I.
Anos atrás, acordei em um sábado. A família estava reunida na sala. Família toda. Dos parentes mais próximos aos distantes, como num episódio de "Os Sopranos". Alguns tinham lágrimas. Meu tio disse:
"Estamos aqui porque te amamos."
Avancei como um animal receoso e ele continuou:
"Podes fingir à vontade. Mas tu sabes que existem problemas."
Ri, desconversei, murmurei um "pelo amor de Deus" que não convenceu ninguém.
"Sabes que horas são?", perguntou a minha irmã.
"Dez, onze", respondi eu.
"São duas da tarde.
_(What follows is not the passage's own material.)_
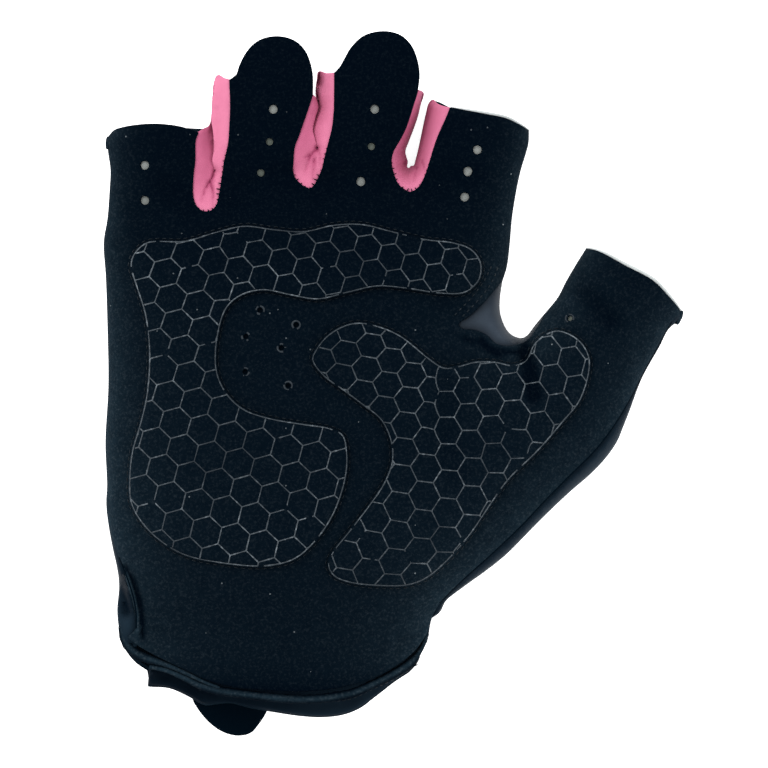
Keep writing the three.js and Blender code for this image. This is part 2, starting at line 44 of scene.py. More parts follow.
# Sizes are in millimetres and plan places in the pattern's own coordinates: +x towards the thumb and
# +y towards the fingers. The frame's origin lies at PATTERN_ORIGIN.
MM = 0.001
PATTERN_ORIGIN = np.array([-0.45, -0.035])
SUEDE_WALL = 1.2
LYCRA_WALL = 1.1
GAP_WALL = 0.9
BAND_WALL = 1.4
SIDE_SEAM_HEIGHT = 8.0
WALL_SEAM_HEIGHT = 4.0
STRAP_THICKNESS = 1.8
STRAP_LIFT = 2.7
STRAP_CLIMB_START = -45
STRAP_CLIMB_LENGTH = 14
SIDE_ROUND = 3.2
SOLE_ROUND = 6.0
PAD_RISE = 1.9
PAD_ROUND = 2.4
PAD_SEAT = 0.2
LIT_HOLE = 2.5
SHADED_HOLE = 2.1
PALM_HOLE = 1.5
TUCK = 1.2
PARTING_HALF = 0.05
PHOTO_WIDTH = 184.3
PHOTO_MIDDLE = np.array([-2.16, 0.48])
CLOTH_HEIGHT = 10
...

E tu estás na cama. Que vida é essa?"
"A vida normal de um sábado", respondi.
"De um sábado, de um domingo, de uma segunda, de uma terça, de uma quarta...", minha irmã não passou de quarta. Chorava agora, ainda a semana não tinha terminado. E, com ela, chorava eu.
"Este é o r. Ernesto", disse então o meu tio. "Ele está aqui para te ajudar."
"Eu não preciso de ajuda", disse eu, o supremo clichê cinéfilo.
"Toda a gente precisa de ajuda", avançou o Dr. Ernesto, um gnomo calvo com sorriso de Mona Lisa. "Sobretudo os que pensam que não precisam. Desististe da vida. Estou aqui, estamos todos, para que regresses a ela."
Limpei as lágrimas, olhei para a minha mãe que me fitava com preocupação e ternura. Disse um "está bem" e, como nos jogos de futebol, a equipe aproximou-se para me abraçar depois do gol.
II.
Começaram as sessões. A infância ocupou as primeiras três. A adolescência, as três seguintes. Entediado, o médico tentava encontrar uma pista, um padrão. Uma chave. Nada se abria.
"A que horas te levantaste hoje?"
"Duas da tarde."
"Não mintas."
"Três."
Com frustração crescente, o dr. Ernesto mandou chamar a infantaria. Avançou a mirtazapina; engordei dez quilos. Seguiu-se a fluoxetina; emagreci dez e ainda perdi outros dez. A paroxetina devolveu-me o peso perdido; infelizmente, roubou-me a única parte do corpo que gostava de se mexer com regularidade. Nova reunião de família.
"Não tenho boas notícias", disse o gnomo, sem o sorriso renascentista. "Com a medicação, a única coisa que conseguimos foi reduzir das duas da tarde para a uma da tarde."
O meu tio perguntou: "É possível chegar ao meio-dia?"
"Com sorte. Não garanto."
Havia derrota no rosto da família. A minha irmã, segurando heroicamente as rédeas, formulou a questão que se impunha:
"O senhor pelo menos sabe qual é o problema?"
O médico desceu o olhar, encolheu os ombros e depois de uma longa pausa, arriscou um palpite.
"Em 30 anos de clínica, já encontrei de tudo. Mas este é talvez o caso mais grave de..."
A família inclinou-se sobre as palavras do especialista, que hesitavam em sair.
"... eu posso estar enganado, claro...", dizia ele, em estratégia de recuo.
"Diga, homem!", ordenou-lhe a minha irmã.
"Preguiça!", soltou o desgraçado, como quem se permite a um último suspiro. "Ele sofre de preguiça."
III.
Não é fácil sofrer de preguiça. De todas as doenças, essa é talvez a menos socialmente aceitável. Familiares nunca aceitaram o diagnóstico. Por que motivo ele está no sofá enquanto os outros preparam o jantar? Que horror é esse a lavar os pratos? E que necessidade ele tem de despertar bem cedo, abrir a janela, dizer adeus a quem vai trabalhar –para depois voltar para a cama, dormir mais um pouco, antes de ler e escrever e pensar?
Algumas amizades, alguns amores, não sobreviveram. "Você faltou ao encontro." "Você não devolve os telefonemas." "Você ainda se lembra que eu existo?" Quantas vezes eu escutei essas lancinantes frases. E quantas vezes respondi a elas. "Minha doença."
Descrença. Já pensei em mostrar provas do que afirmo: lombalgias, dorsalgias, pubalgias –há atestados médicos para todas as gias.
Com o tempo, aprendemos que a única forma de lidar com a preguiça é fazer o contrário dos intolerantes: simplesmente aceitá-la. É o meu conselho para quem vive a dor no anonimato e na vergonha.
O ideal, aliás, era criar uma associação para lutar pelos direitos de quem sofre com culpas. Mas como isso dá algum trabalho, minhas desculpas: preciso dormir primeiro sobre o assunto.